Se a decisão de primeira instância for mantida, a Prefeitura será obrigada a cancelar os contratos para a prestação de serviços que movimentaram, no ano passado, R$ 1,2 bilhão, no transporte de 91 milhões de passageiros por mês. Sem os microônibus e vans, o novo modelo de transporte público não funcionará.

Os veículos menores de transporte de passageiros passaram a ter importância fundamental no Sistema Integrado de Transporte Urbano, implantado na gestão Marta Suplicy. Tirar os perueiros da ilegalidade e integrá-los ao sistema formal era absolutamente necessário, tanto para a melhoria do serviço prestado como para o controle da qualidade do transporte - principalmente no item segurança - e para a ampliação do atendimento à população.

Pelo novo modelo de transporte, os ônibus passaram a atender às linhas estruturais, circulando pelos principais corredores de ligação dos bairros com o centro da cidade. Microônibus e vans cumprem itinerários internos nos bairros, atendendo à movimentação local de passageiros. O sistema teve a aprovação geral dos especialistas em transporte público. O modelo assegura a prestação do serviço principalmente aos moradores das periferias distantes, onde os ônibus de grande porte não conseguem circular por causa das más condições das vias e do alto custo para as empresas.

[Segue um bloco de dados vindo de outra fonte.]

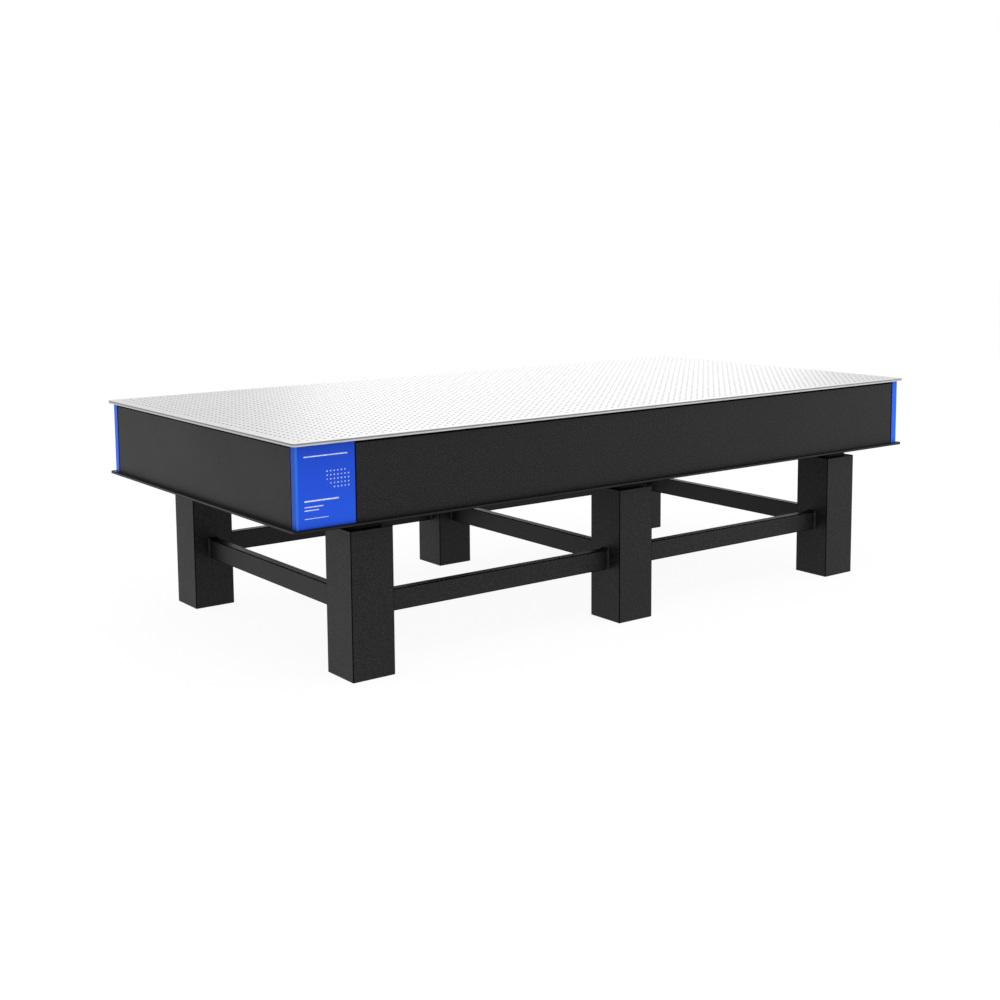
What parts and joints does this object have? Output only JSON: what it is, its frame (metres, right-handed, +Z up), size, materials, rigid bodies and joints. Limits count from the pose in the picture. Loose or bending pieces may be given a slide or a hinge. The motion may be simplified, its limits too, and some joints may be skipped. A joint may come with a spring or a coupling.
{
  "type": "optical table on a six-leg isolated frame",
  "caption": "Rectangular optical table: a deep flat top with a grid of tapped holes, carried by air-spring isolators on square legs joined by tie beams.",
  "frame": {"origin": "on the floor under the middle of the top", "axes": "+X along the table's length, +Y across it towards the back, +Z up"},
  "size_m": [2.4, 1.2, 0.668],
  "materials": {
    "stainless_top": "fine matt ground",
    "core_steel": "plain",
    "black_plate": "satin black paint",
    "black_powder": "fine textured black powder coat",
    "blue_trim": "smooth satin blue",
    "black_rubber": "matt"
  },
  "bodies": {
    "root": {"top_skin": "stainless_top", "honeycomb_core": "core_steel", "bottom_skin": "black_plate", "front_panel": "black_powder", "back_panel": "black_powder", "left_panel": "black_powder", "right_panel": "black_powder", "corner_cover_front_left": "blue_trim", "corner_trim_front_right": "blue_trim", "corner_trim_back_left": "blue_trim", "corner_trim_back_right": "blue_trim", "leg_front_left": "black_powder", "base_plate_front_left": "black_powder", "head_plate_front_left": "black_powder", "isolator_front_left": "black_rubber", "leg_front_middle": "black_powder", "base_plate_front_middle": "black_powder", "head_plate_front_middle": "black_powder", "isolator_front_middle": "black_rubber", "leg_front_right": "black_powder", "base_plate_front_right": "black_powder", "head_plate_front_right": "black_powder", "isolator_front_right": "black_rubber", "leg_back_left": "black_powder", "base_plate_back_left": "black_powder", "head_plate_back_left": "black_powder", "isolator_back_left": "black_rubber", "leg_back_middle": "black_powder", "base_plate_back_middle": "black_powder", "head_plate_back_middle": "black_powder", "isolator_back_middle": "black_rubber", "leg_back_right": "black_powder", "base_plate_back_right": "black_powder", "head_plate_back_right": "black_powder", "isolator_back_right": "black_rubber", "tie_beam_front_left": "black_powder", "tie_beam_front_right": "black_powder", "tie_beam_back_left": "black_powder", "tie_beam_back_right": "black_powder", "cross_beam_left": "black_powder", "cross_beam_middle": "black_powder", "cross_beam_right": "black_powder"}
  },
  "joints": []
}
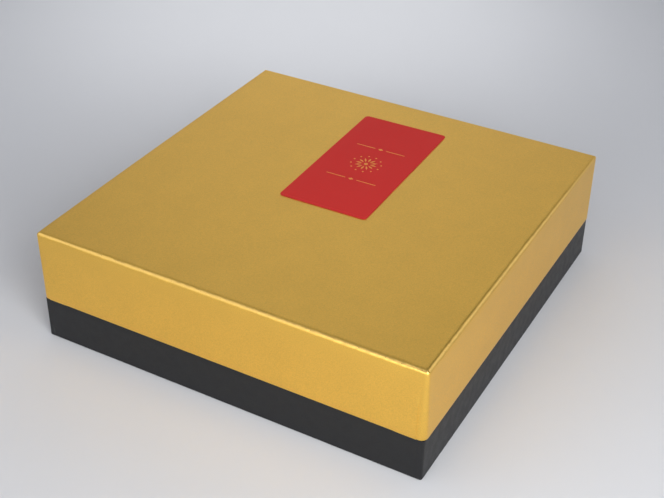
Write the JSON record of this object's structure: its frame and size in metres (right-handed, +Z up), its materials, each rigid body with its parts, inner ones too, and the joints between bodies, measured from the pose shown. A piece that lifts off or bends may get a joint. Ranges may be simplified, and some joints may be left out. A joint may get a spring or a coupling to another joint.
{
  "type": "gift box",
  "caption": "Square rigid gift box for confectionery: gold paper lid that slips over a neck in a black base, with card dividers and a pad inside and a plain label on top.",
  "frame": {"origin": "middle of the square underside, on the surface that the box stands on", "axes": "+Z up through the lid; X and Y along the box's sides, -Y towards the front"},
  "size_m": [0.2112, 0.2112, 0.0628],
  "materials": {
    "gold_paper": "metallised gold paper with a fine satin grain",
    "black_paper": "uncoated matte black paper",
    "greyboard": "raw recycled greyboard",
    "kraft_tape": "gummed kraft paper tape",
    "liner_paper": "smooth off-white paper",
    "divider_card": "smooth ivory card",
    "pad_wadding": "soft embossed paper wadding",
    "label_paper": "smooth red label paper"
  },
  "bodies": {
    "base": {"base_board": "greyboard", "base_corner_stay_rear_right": "kraft_tape", "base_corner_stay_rear_left": "kraft_tape", "base_corner_stay_front_left": "kraft_tape", "base_corner_stay_front_right": "kraft_tape", "base_wrap": "black_paper", "base_underside_sheet": "black_paper", "base_floor_liner": "liner_paper", "neck_board": "greyboard", "neck_seam_tape": "kraft_tape", "neck_cover": "black_paper"},
    "divider_grid": {"divider_across_1": "divider_card", "divider_across_2": "divider_card", "divider_across_3": "divider_card", "divider_deep_1": "divider_card", "divider_deep_2": "divider_card", "divider_deep_3": "divider_card"},
    "pad": {"cushion_pad": "pad_wadding"},
    "lid": {"lid_board": "greyboard", "lid_corner_stay_rear_right": "kraft_tape", "lid_corner_stay_rear_left": "kraft_tape", "lid_corner_stay_front_left": "kraft_tape", "lid_corner_stay_front_right": "kraft_tape", "lid_wrap": "gold_paper", "lid_liner": "liner_paper", "lid_label": "label_paper"}
  },
  "joints": [
    {"name": "divider_lift", "type": "slide", "parent": "base", "child": "divider_grid", "axis": [0, 0, 1], "range_m": [0, 0.07]},
    {"name": "pad_lift", "type": "slide", "parent": "divider_grid", "child": "pad", "axis": [0, 0, 1], "range_m": [0, 0.06]},
    {"name": "lid_lift", "type": "slide", "parent": "pad", "child": "lid", "axis": [0, 0, 1], "range_m": [0, 0.08]}
  ]
}
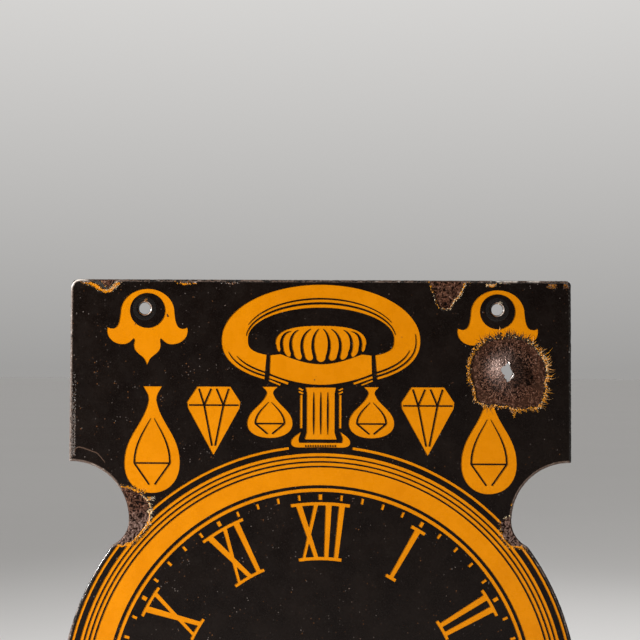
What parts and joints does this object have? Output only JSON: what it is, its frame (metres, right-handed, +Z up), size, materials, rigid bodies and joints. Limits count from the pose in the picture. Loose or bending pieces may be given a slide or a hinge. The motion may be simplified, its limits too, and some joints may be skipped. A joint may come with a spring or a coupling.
{
  "type": "double-sided enamel trade sign",
  "caption": "Flat enamelled steel hanging sign, cut to a panel over a round watch dial, with a stencilled design on both faces and hanging holes in its upper corners.",
  "frame": {"origin": "midway between the two hanging holes, in the middle of the sheet's thickness", "axes": "+Z up in the sheet's plane, +X to the right across the front face, -Y outward from the front face"},
  "size_m": [0.3704, 0.0081, 0.4862],
  "materials": {
    "steel": "bare sheet steel, rusted dark brown where the enamel has gone",
    "edge": "base enamel on the cut edge, worn and stained",
    "ground": "dark ground enamel, fired matt",
    "amber": "glossy amber enamel",
    "black": "glossy black enamel with fine wear"
  },
  "bodies": {
    "root": {"steel_core": "steel", "edge_coat": "edge", "ground_coat_front": "ground", "ground_coat_back": "ground", "amber_coat_front": "amber", "amber_coat_back": "amber", "black_field_front": "black", "black_field_back": "black", "hole_disc_left_front": "black", "hole_disc_left_back": "black", "hole_disc_right_front": "black", "hole_disc_right_back": "black", "bow_hairlines_front": "black", "bow_hairlines_back": "black", "crown_flute_lines_front": "black", "crown_flute_lines_back": "black", "neck_flute_lines_front": "black", "neck_flute_lines_back": "black", "jewel_facet_lines_front": "black", "jewel_facet_lines_back": "black", "case_line_outer_front": "black", "case_line_outer_back": "black", "case_line_middle_front": "black", "case_line_middle_back": "black", "case_line_inner_front": "black", "case_line_inner_back": "black", "bezel_line_front": "black", "bezel_line_back": "black", "dial_face_front": "black", "dial_face_back": "black", "hub_ring_front": "black", "hub_ring_back": "black", "seconds_dial_front": "black", "seconds_dial_back": "black"}
  },
  "joints": []
}
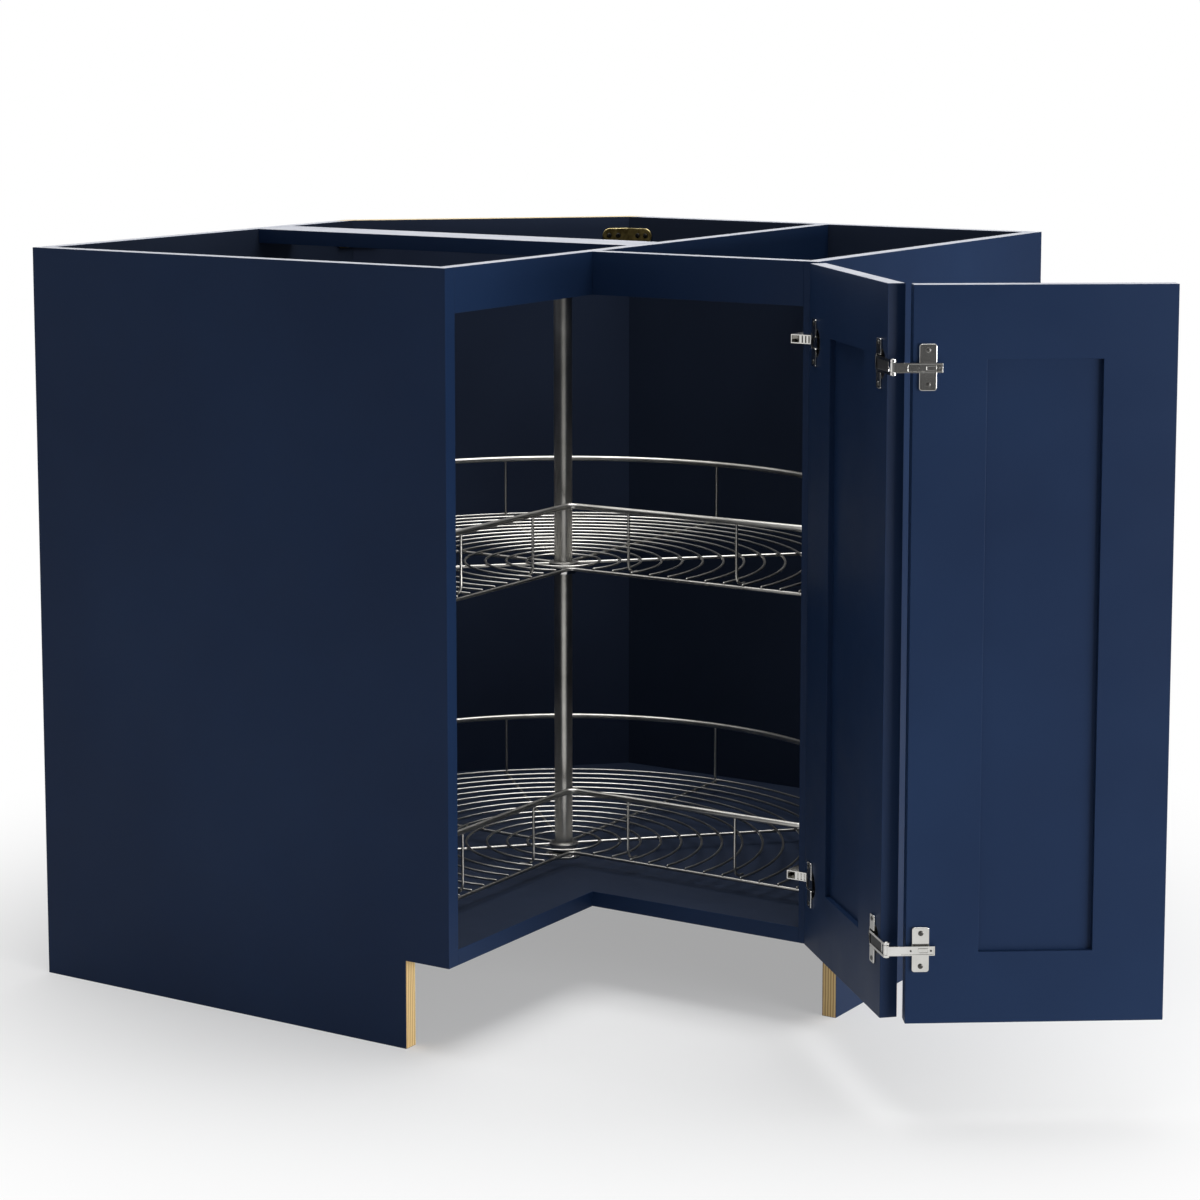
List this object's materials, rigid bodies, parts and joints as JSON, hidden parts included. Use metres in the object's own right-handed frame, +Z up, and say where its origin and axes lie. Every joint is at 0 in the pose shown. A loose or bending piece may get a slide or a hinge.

A decisão do TJ pode, assim, anular todo o esforço para melhorar o serviço de transporte da capital. A disputa judicial se iniciou em 2003, quando o juiz Edson Ferreira da Silva, da 13ª Vara da Fazenda Pública, determinou a suspensão do processo de contratação das cooperativas de perueiros por considerar ilegal a exclusão dos autônomos. Na época, a Prefeitura conseguiu, por meio de recursos, levar adiante a licitação. O contrato com as cooperativas, válido até 2010, foi firmado no valor de R$ 2,4 bilhões.

No segundo semestre de 2006, os desembargadores do TJ, Elmano de Oliveira, Luís Ganzerla, Aroldo Viotti e Ricardo Dipp, negaram recursos apresentados pela administração municipal contra a ação do perueiro autônomo João de Deus Rodrigues Romão. Vários outros pedidos de liminar para barrar a licitação foram apresentados, em 2003, pela Associação de Transportadores em Auto Lotações do Estado de São Paulo que quer, agora, que a Prefeitura cancele imediatamente os contratos com as cooperativas.

O sistema de transporte entraria em colapso e milhões de pessoas seriam prejudicadas. A decisão da Prefeitura de contratar cooperativas e não autônomos é tecnicamente correta. Afinal, que sistema administrativo seria necessário para fiscalizar e controlar o serviço prestado por 6,4 mil perueiros? Sabendo-se que se trata de um setor visado por máfias, inclusive de traficantes, quanto mais pulverizado estivesse muito mais difícil seria mantê-lo sob regras e muito mais complicado garantir a segurança dos passageiros.

O que deve prevalecer é o interesse de toda a população e não apenas o de alguns perueiros.